## DATA BLOCK

>>>

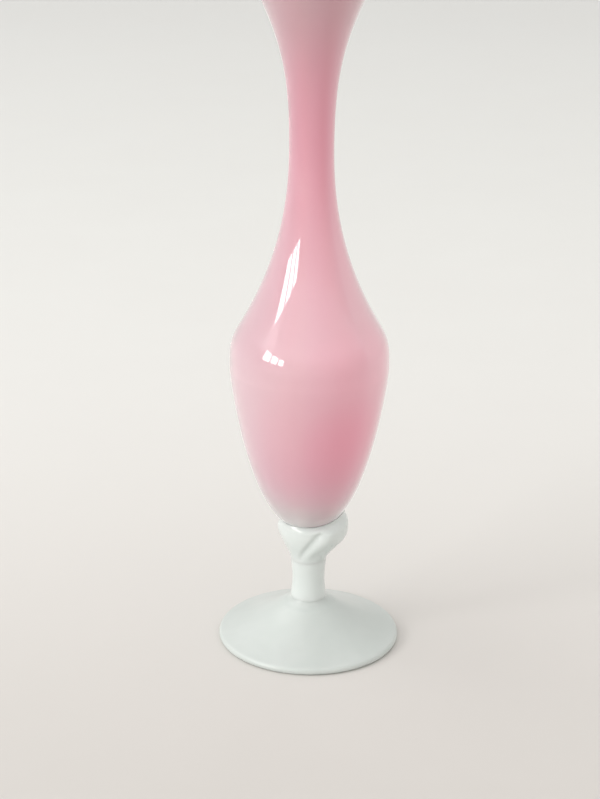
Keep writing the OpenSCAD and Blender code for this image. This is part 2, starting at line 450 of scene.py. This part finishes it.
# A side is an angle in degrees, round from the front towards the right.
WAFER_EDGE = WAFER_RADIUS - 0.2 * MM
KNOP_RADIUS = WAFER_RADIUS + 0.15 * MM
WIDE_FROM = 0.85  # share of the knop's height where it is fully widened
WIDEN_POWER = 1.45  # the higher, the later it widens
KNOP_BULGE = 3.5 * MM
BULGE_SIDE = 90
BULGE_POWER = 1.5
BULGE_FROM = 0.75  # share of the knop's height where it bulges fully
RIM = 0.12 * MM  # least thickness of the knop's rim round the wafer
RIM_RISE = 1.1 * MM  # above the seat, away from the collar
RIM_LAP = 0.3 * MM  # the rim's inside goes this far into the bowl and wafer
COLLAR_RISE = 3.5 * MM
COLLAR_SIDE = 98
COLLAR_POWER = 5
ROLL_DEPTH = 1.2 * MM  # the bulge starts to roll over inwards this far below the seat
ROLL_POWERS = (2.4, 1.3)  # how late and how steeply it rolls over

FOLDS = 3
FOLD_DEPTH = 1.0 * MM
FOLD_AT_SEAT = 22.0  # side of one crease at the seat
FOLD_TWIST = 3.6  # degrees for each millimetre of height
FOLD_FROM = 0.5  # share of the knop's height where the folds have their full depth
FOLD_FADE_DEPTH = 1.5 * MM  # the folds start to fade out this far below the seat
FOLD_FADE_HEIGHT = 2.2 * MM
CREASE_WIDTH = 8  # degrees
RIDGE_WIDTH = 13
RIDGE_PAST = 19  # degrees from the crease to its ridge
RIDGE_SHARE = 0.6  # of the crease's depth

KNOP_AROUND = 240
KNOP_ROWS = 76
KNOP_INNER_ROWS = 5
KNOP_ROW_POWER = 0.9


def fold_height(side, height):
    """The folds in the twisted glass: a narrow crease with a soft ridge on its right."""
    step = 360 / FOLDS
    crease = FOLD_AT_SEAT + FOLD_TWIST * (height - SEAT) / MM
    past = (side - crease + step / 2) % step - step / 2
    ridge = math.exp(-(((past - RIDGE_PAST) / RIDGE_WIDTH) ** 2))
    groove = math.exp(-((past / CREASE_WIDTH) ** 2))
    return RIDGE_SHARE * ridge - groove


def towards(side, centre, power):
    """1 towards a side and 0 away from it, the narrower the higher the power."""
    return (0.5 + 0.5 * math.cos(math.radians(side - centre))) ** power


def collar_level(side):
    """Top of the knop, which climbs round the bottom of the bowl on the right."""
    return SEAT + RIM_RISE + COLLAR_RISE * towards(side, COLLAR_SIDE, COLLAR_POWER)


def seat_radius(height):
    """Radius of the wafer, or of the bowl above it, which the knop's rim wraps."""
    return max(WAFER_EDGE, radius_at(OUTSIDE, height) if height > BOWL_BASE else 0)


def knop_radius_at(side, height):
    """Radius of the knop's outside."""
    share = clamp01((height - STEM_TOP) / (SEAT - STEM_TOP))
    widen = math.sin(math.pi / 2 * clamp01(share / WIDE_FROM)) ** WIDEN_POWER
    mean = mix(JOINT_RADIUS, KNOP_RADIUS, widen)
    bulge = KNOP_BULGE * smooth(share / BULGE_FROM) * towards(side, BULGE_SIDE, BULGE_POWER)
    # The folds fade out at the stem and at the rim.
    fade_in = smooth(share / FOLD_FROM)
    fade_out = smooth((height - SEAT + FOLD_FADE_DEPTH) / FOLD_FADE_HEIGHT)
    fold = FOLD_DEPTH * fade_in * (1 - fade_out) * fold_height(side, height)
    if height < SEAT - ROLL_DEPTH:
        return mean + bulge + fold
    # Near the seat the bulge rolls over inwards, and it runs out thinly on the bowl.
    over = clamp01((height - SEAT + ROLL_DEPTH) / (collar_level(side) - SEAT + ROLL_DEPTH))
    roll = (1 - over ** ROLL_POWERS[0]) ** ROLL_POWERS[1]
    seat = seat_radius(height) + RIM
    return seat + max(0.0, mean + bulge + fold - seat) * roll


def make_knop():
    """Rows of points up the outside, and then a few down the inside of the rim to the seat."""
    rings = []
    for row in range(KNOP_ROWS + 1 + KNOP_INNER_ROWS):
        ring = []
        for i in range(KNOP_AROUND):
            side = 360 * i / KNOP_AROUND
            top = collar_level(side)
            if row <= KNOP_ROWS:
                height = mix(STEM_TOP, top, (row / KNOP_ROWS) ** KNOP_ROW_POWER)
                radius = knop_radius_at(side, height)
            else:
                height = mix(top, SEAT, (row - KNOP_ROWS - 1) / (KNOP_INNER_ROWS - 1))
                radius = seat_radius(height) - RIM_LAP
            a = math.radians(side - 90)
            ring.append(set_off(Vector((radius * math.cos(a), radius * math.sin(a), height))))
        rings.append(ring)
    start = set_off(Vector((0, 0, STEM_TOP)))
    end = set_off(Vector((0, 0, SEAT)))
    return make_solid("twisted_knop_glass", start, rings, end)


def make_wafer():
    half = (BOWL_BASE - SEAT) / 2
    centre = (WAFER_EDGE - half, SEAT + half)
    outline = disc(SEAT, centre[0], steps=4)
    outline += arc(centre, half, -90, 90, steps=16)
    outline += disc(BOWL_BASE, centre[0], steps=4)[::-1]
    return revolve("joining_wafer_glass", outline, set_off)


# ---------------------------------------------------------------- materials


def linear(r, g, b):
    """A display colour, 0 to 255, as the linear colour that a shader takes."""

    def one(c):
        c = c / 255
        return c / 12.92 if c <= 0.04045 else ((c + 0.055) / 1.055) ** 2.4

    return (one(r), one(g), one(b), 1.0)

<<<

Extract the first line above and each line after it up to and including the one with "return (0.5 +", please, exactly and with nothing else.

## SOLUTION FOR THIS TASK
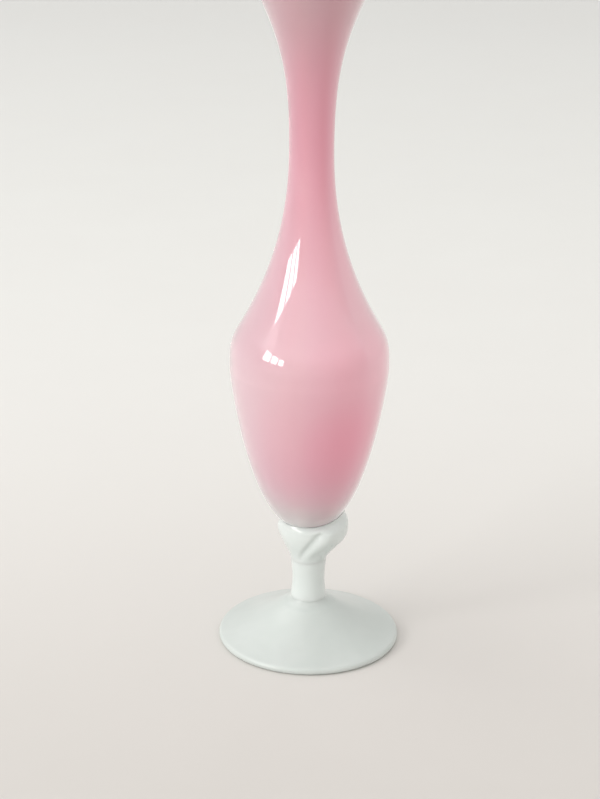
Keep writing the OpenSCAD and Blender code for this image. This is part 2, starting at line 450 of scene.py. This part finishes it.
# A side is an angle in degrees, round from the front towards the right.
WAFER_EDGE = WAFER_RADIUS - 0.2 * MM
KNOP_RADIUS = WAFER_RADIUS + 0.15 * MM
WIDE_FROM = 0.85  # share of the knop's height where it is fully widened
WIDEN_POWER = 1.45  # the higher, the later it widens
KNOP_BULGE = 3.5 * MM
BULGE_SIDE = 90
BULGE_POWER = 1.5
BULGE_FROM = 0.75  # share of the knop's height where it bulges fully
RIM = 0.12 * MM  # least thickness of the knop's rim round the wafer
RIM_RISE = 1.1 * MM  # above the seat, away from the collar
RIM_LAP = 0.3 * MM  # the rim's inside goes this far into the bowl and wafer
COLLAR_RISE = 3.5 * MM
COLLAR_SIDE = 98
COLLAR_POWER = 5
ROLL_DEPTH = 1.2 * MM  # the bulge starts to roll over inwards this far below the seat
ROLL_POWERS = (2.4, 1.3)  # how late and how steeply it rolls over

FOLDS = 3
FOLD_DEPTH = 1.0 * MM
FOLD_AT_SEAT = 22.0  # side of one crease at the seat
FOLD_TWIST = 3.6  # degrees for each millimetre of height
FOLD_FROM = 0.5  # share of the knop's height where the folds have their full depth
FOLD_FADE_DEPTH = 1.5 * MM  # the folds start to fade out this far below the seat
FOLD_FADE_HEIGHT = 2.2 * MM
CREASE_WIDTH = 8  # degrees
RIDGE_WIDTH = 13
RIDGE_PAST = 19  # degrees from the crease to its ridge
RIDGE_SHARE = 0.6  # of the crease's depth

KNOP_AROUND = 240
KNOP_ROWS = 76
KNOP_INNER_ROWS = 5
KNOP_ROW_POWER = 0.9


def fold_height(side, height):
    """The folds in the twisted glass: a narrow crease with a soft ridge on its right."""
    step = 360 / FOLDS
    crease = FOLD_AT_SEAT + FOLD_TWIST * (height - SEAT) / MM
    past = (side - crease + step / 2) % step - step / 2
    ridge = math.exp(-(((past - RIDGE_PAST) / RIDGE_WIDTH) ** 2))
    groove = math.exp(-((past / CREASE_WIDTH) ** 2))
    return RIDGE_SHARE * ridge - groove


def towards(side, centre, power):
    """1 towards a side and 0 away from it, the narrower the higher the power."""
    return (0.5 + 0.5 * math.cos(math.radians(side - centre))) ** power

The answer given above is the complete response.